**Problem statement**
Reproduce all the entries precisely.

**Provided data**

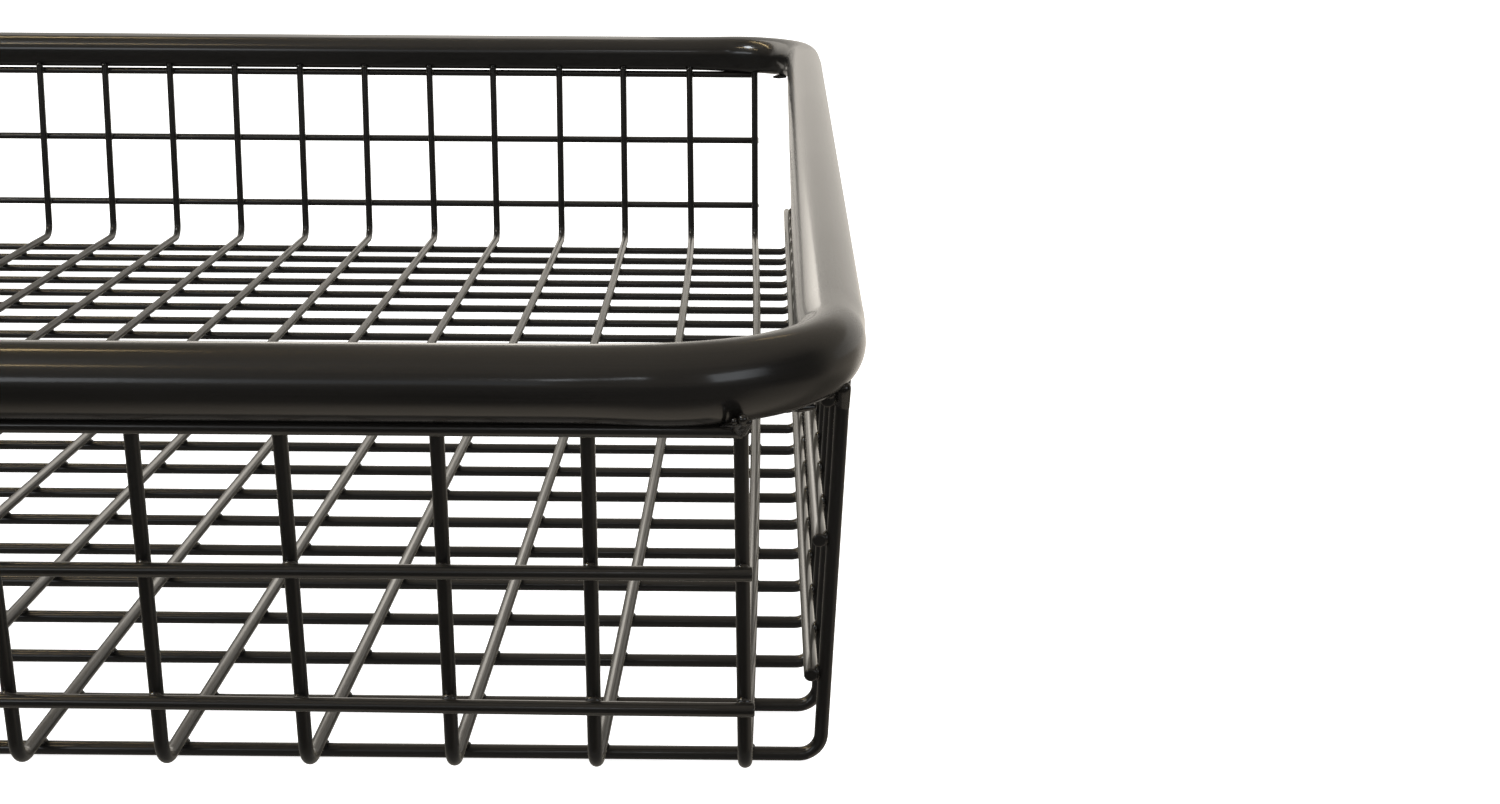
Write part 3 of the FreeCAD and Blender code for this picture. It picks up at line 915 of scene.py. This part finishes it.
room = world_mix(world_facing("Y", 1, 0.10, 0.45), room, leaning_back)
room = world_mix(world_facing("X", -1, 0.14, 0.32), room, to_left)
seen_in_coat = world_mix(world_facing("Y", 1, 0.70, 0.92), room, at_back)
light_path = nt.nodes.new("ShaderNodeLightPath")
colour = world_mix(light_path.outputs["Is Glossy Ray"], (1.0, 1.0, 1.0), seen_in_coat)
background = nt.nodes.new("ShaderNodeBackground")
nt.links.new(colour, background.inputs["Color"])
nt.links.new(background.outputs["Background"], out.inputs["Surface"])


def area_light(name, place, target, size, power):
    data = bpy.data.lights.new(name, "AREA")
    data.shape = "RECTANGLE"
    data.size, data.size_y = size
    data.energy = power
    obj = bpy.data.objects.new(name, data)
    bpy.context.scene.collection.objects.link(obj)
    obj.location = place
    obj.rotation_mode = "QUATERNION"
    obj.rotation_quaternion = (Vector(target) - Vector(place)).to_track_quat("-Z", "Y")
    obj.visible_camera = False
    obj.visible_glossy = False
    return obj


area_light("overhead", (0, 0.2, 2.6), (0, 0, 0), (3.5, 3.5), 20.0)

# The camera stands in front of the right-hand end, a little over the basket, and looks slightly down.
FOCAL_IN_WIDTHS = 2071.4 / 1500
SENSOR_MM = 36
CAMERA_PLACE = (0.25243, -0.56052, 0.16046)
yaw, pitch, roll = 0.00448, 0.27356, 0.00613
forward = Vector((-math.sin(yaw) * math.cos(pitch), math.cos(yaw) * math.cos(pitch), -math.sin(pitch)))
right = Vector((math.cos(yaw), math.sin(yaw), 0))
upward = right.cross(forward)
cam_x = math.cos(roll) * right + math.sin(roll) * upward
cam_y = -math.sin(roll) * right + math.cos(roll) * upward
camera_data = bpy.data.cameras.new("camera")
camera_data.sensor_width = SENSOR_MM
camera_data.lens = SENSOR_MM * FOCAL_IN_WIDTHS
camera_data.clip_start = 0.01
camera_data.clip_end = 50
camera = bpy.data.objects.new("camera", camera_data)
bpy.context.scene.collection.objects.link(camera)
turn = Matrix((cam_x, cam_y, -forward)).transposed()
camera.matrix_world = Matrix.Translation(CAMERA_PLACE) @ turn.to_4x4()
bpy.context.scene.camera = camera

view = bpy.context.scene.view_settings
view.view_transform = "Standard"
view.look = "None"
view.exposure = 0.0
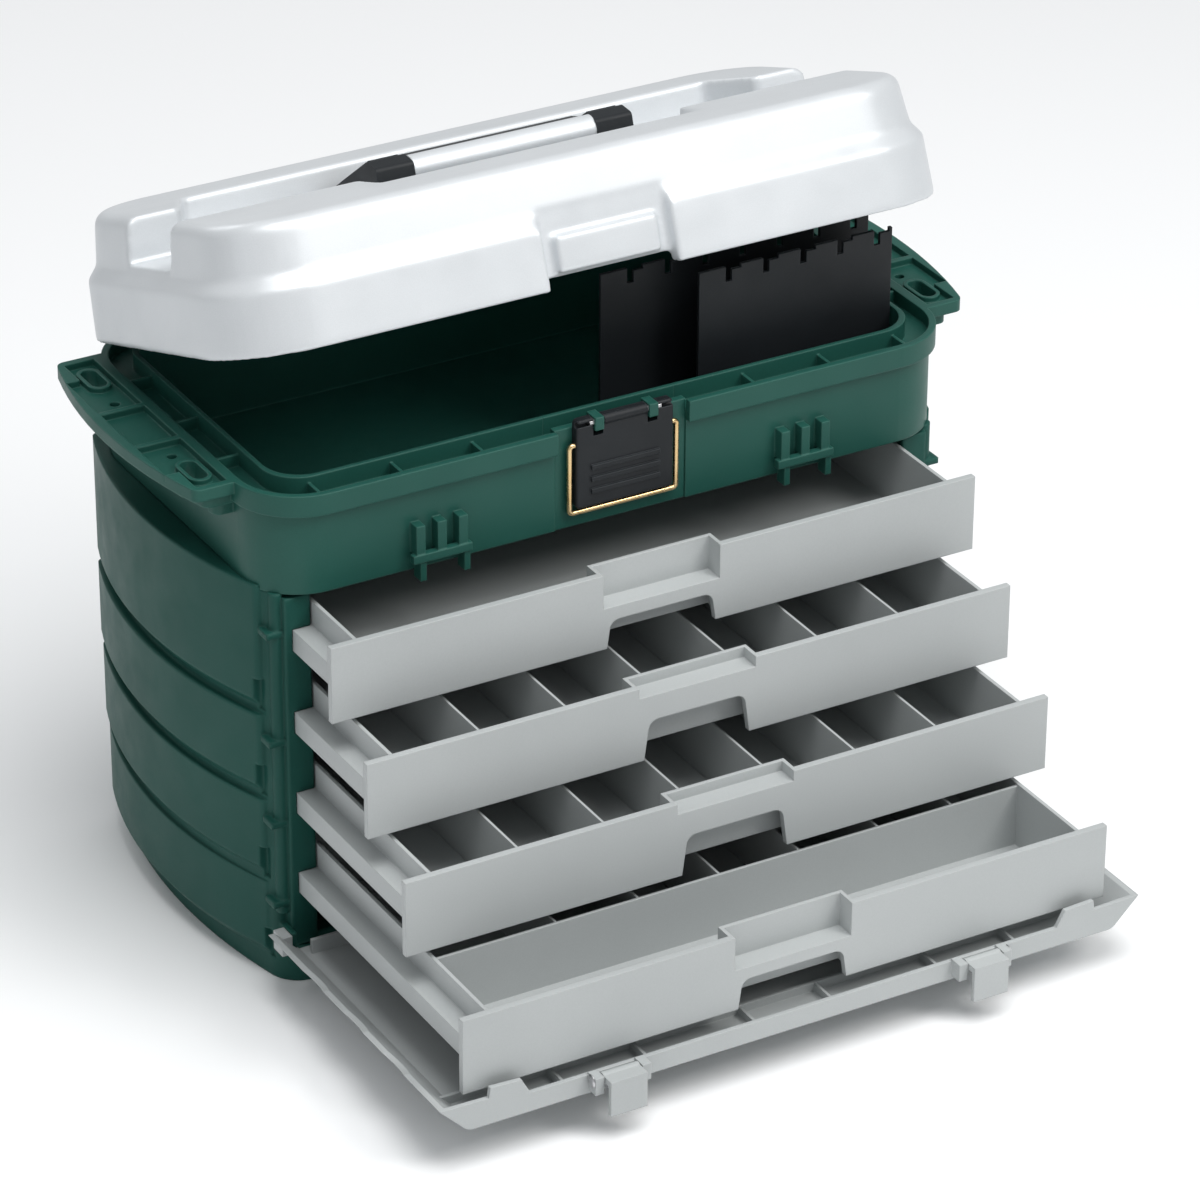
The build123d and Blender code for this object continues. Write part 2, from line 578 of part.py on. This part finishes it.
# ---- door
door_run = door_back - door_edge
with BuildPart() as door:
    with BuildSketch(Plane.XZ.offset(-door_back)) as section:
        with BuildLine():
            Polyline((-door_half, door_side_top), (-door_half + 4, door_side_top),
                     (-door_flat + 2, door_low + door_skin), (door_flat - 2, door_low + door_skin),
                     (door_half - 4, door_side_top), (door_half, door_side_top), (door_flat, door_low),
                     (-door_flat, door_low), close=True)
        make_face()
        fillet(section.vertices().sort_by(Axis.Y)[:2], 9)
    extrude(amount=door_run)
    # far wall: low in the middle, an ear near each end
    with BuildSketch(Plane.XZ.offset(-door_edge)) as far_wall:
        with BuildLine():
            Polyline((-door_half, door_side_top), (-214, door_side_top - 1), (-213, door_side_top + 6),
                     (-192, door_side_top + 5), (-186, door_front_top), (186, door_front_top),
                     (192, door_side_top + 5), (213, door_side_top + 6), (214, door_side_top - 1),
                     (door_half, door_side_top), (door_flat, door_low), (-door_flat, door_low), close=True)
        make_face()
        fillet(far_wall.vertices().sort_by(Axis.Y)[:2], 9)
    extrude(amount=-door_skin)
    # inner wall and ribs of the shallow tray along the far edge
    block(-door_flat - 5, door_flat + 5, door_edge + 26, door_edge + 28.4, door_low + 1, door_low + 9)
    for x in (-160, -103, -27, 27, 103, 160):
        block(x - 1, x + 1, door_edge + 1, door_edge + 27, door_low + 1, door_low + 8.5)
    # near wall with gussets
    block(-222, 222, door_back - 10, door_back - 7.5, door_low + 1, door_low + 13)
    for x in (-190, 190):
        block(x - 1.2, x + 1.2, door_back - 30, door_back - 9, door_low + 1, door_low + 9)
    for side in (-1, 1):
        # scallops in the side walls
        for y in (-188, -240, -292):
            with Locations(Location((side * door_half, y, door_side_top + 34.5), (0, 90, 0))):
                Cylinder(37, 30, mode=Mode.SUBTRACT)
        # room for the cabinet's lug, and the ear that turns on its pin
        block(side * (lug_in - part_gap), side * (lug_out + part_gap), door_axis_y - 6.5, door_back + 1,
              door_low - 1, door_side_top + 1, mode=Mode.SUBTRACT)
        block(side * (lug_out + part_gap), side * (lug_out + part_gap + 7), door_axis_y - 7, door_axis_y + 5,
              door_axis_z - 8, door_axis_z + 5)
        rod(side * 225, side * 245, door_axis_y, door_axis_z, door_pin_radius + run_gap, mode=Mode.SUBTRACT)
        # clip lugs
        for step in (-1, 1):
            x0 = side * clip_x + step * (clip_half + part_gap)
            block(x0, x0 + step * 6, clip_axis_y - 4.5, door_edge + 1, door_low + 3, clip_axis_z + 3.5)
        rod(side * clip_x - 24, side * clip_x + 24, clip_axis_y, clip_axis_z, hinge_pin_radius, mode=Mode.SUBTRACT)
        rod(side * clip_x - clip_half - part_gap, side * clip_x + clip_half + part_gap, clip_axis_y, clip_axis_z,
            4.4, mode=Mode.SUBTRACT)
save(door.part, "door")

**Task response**
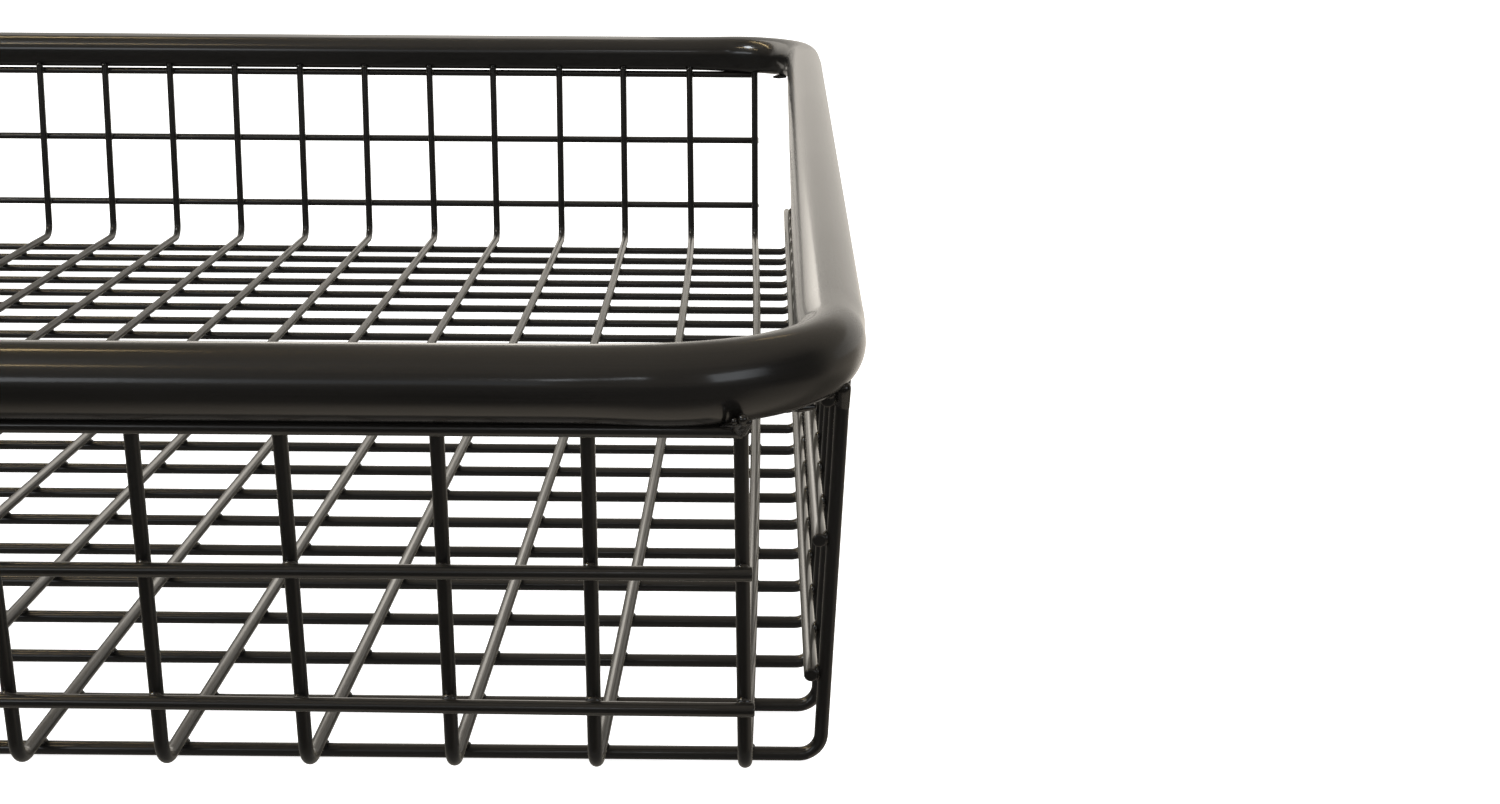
Write part 3 of the FreeCAD and Blender code for this picture. It picks up at line 915 of scene.py. This part finishes it.
room = world_mix(world_facing("Y", 1, 0.10, 0.45), room, leaning_back)
room = world_mix(world_facing("X", -1, 0.14, 0.32), room, to_left)
seen_in_coat = world_mix(world_facing("Y", 1, 0.70, 0.92), room, at_back)
light_path = nt.nodes.new("ShaderNodeLightPath")
colour = world_mix(light_path.outputs["Is Glossy Ray"], (1.0, 1.0, 1.0), seen_in_coat)
background = nt.nodes.new("ShaderNodeBackground")
nt.links.new(colour, background.inputs["Color"])
nt.links.new(background.outputs["Background"], out.inputs["Surface"])


def area_light(name, place, target, size, power):
    data = bpy.data.lights.new(name, "AREA")
    data.shape = "RECTANGLE"
    data.size, data.size_y = size
    data.energy = power
    obj = bpy.data.objects.new(name, data)
    bpy.context.scene.collection.objects.link(obj)
    obj.location = place
    obj.rotation_mode = "QUATERNION"
    obj.rotation_quaternion = (Vector(target) - Vector(place)).to_track_quat("-Z", "Y")
    obj.visible_camera = False
    obj.visible_glossy = False
    return obj


area_light("overhead", (0, 0.2, 2.6), (0, 0, 0), (3.5, 3.5), 20.0)

# The camera stands in front of the right-hand end, a little over the basket, and looks slightly down.
FOCAL_IN_WIDTHS = 2071.4 / 1500
SENSOR_MM = 36
CAMERA_PLACE = (0.25243, -0.56052, 0.16046)
yaw, pitch, roll = 0.00448, 0.27356, 0.00613
forward = Vector((-math.sin(yaw) * math.cos(pitch), math.cos(yaw) * math.cos(pitch), -math.sin(pitch)))
right = Vector((math.cos(yaw), math.sin(yaw), 0))
upward = right.cross(forward)
cam_x = math.cos(roll) * right + math.sin(roll) * upward
cam_y = -math.sin(roll) * right + math.cos(roll) * upward
camera_data = bpy.data.cameras.new("camera")
camera_data.sensor_width = SENSOR_MM
camera_data.lens = SENSOR_MM * FOCAL_IN_WIDTHS
camera_data.clip_start = 0.01
camera_data.clip_end = 50
camera = bpy.data.objects.new("camera", camera_data)
bpy.context.scene.collection.objects.link(camera)
turn = Matrix((cam_x, cam_y, -forward)).transposed()
camera.matrix_world = Matrix.Translation(CAMERA_PLACE) @ turn.to_4x4()
bpy.context.scene.camera = camera

view = bpy.context.scene.view_settings
view.view_transform = "Standard"
view.look = "None"
view.exposure = 0.0
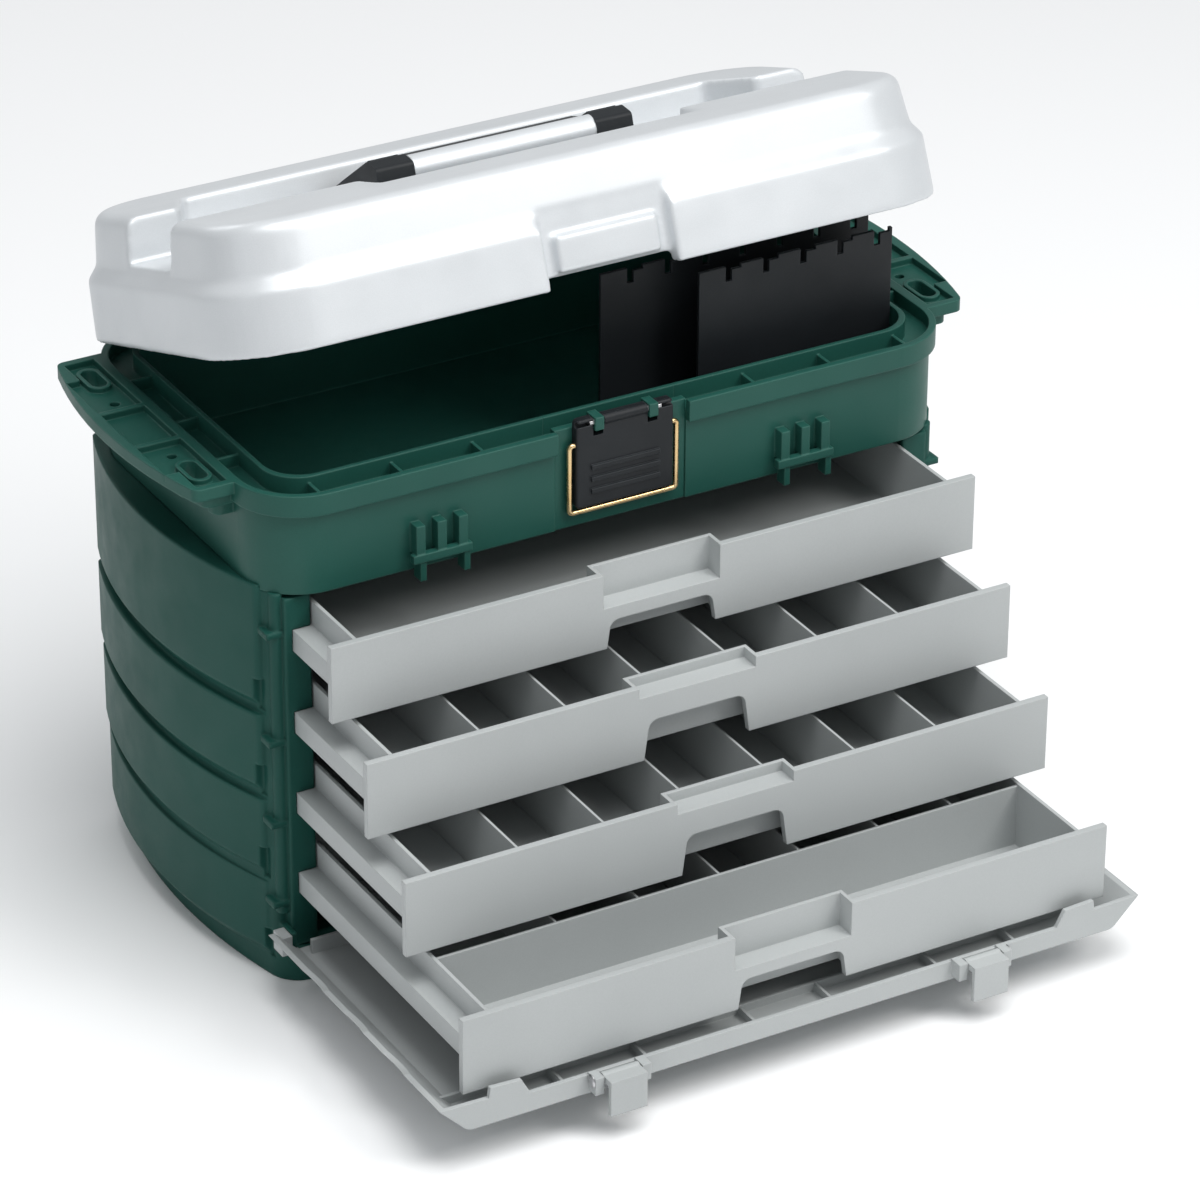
The build123d and Blender code for this object continues. Write part 2, from line 578 of part.py on. This part finishes it.
# ---- door
door_run = door_back - door_edge
with BuildPart() as door:
    with BuildSketch(Plane.XZ.offset(-door_back)) as section:
        with BuildLine():
            Polyline((-door_half, door_side_top), (-door_half + 4, door_side_top),
                     (-door_flat + 2, door_low + door_skin), (door_flat - 2, door_low + door_skin),
                     (door_half - 4, door_side_top), (door_half, door_side_top), (door_flat, door_low),
                     (-door_flat, door_low), close=True)
        make_face()
        fillet(section.vertices().sort_by(Axis.Y)[:2], 9)
    extrude(amount=door_run)
    # far wall: low in the middle, an ear near each end
    with BuildSketch(Plane.XZ.offset(-door_edge)) as far_wall:
        with BuildLine():
            Polyline((-door_half, door_side_top), (-214, door_side_top - 1), (-213, door_side_top + 6),
                     (-192, door_side_top + 5), (-186, door_front_top), (186, door_front_top),
                     (192, door_side_top + 5), (213, door_side_top + 6), (214, door_side_top - 1),
                     (door_half, door_side_top), (door_flat, door_low), (-door_flat, door_low), close=True)
        make_face()
        fillet(far_wall.vertices().sort_by(Axis.Y)[:2], 9)
    extrude(amount=-door_skin)
    # inner wall and ribs of the shallow tray along the far edge
    block(-door_flat - 5, door_flat + 5, door_edge + 26, door_edge + 28.4, door_low + 1, door_low + 9)
    for x in (-160, -103, -27, 27, 103, 160):
        block(x - 1, x + 1, door_edge + 1, door_edge + 27, door_low + 1, door_low + 8.5)
    # near wall with gussets
    block(-222, 222, door_back - 10, door_back - 7.5, door_low + 1, door_low + 13)
    for x in (-190, 190):
        block(x - 1.2, x + 1.2, door_back - 30, door_back - 9, door_low + 1, door_low + 9)
    for side in (-1, 1):
        # scallops in the side walls
        for y in (-188, -240, -292):
            with Locations(Location((side * door_half, y, door_side_top + 34.5), (0, 90, 0))):
                Cylinder(37, 30, mode=Mode.SUBTRACT)
        # room for the cabinet's lug, and the ear that turns on its pin
        block(side * (lug_in - part_gap), side * (lug_out + part_gap), door_axis_y - 6.5, door_back + 1,
              door_low - 1, door_side_top + 1, mode=Mode.SUBTRACT)
        block(side * (lug_out + part_gap), side * (lug_out + part_gap + 7), door_axis_y - 7, door_axis_y + 5,
              door_axis_z - 8, door_axis_z + 5)
        rod(side * 225, side * 245, door_axis_y, door_axis_z, door_pin_radius + run_gap, mode=Mode.SUBTRACT)
        # clip lugs
        for step in (-1, 1):
            x0 = side * clip_x + step * (clip_half + part_gap)
            block(x0, x0 + step * 6, clip_axis_y - 4.5, door_edge + 1, door_low + 3, clip_axis_z + 3.5)
        rod(side * clip_x - 24, side * clip_x + 24, clip_axis_y, clip_axis_z, hinge_pin_radius, mode=Mode.SUBTRACT)
        rod(side * clip_x - clip_half - part_gap, side * clip_x + clip_half + part_gap, clip_axis_y, clip_axis_z,
            4.4, mode=Mode.SUBTRACT)
save(door.part, "door")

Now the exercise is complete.